My conjecture, however, is that the present practice of using judicial nominations as an alternative means of amending the Constitution would become discredited if there were a referendum procedure for constitutional amendments in place. “The People have spoken” is a powerful message, one that exists when they’ve voted directly on a proposed amendment, but not when the only method for changing the text of the Constitution requires going through state legislatures. Even if the referendum procedure for requires a supermajority, as long as that procedure is publicly accepted as the legitimate method for amending the Constitution, then a “no” vote on a proposed amendment would be recognized – and accepted – as a defeat for that proposal. (Making it fairly easy to put an issue to the people helps this procedure require the necessary legitimacy for its results to be decisive.) Judges, even those ideologically predisposed towards a defeated proposal, would feel bound to accept the vote of the people themselves. That’s a powerful force that a referendum procedure would have that the current amendment procedure in Article V of the Constitution lacks.

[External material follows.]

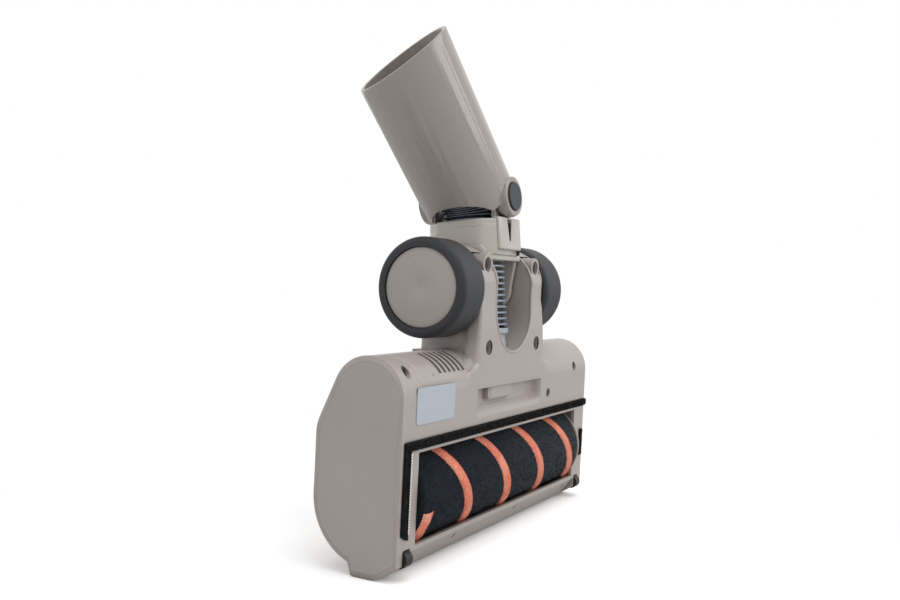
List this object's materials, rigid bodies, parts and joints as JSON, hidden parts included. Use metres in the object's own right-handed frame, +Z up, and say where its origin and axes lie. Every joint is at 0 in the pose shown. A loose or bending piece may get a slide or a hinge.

Thus, for all the virtue of the historic Senatorial compromise of Monday, May 23, 2005 , the only way out of the quagmire concerning the use of judicial appointments as a proxy for constitutional amendments is a new referendum procedure for constitutional amendments. Giving the people the power to control directly the content of their Constitution is the only way to constrain the Supreme Court to obey the will of the people, and only when it is apparent that the Court will respect what the people say will the effort to subvert the people’s will through ideologically motivated judicial nominations seem a pointless exercise. In the absence of a referendum procedure, however, we can expect continued partisan warfare over Supreme Court nominations, with no clarity as to which side was victorious after the bloodbath. Indeed, we cannot be sure even that this praiseworthy compromise will survive once the anticipated Supreme Court vacancy arrives.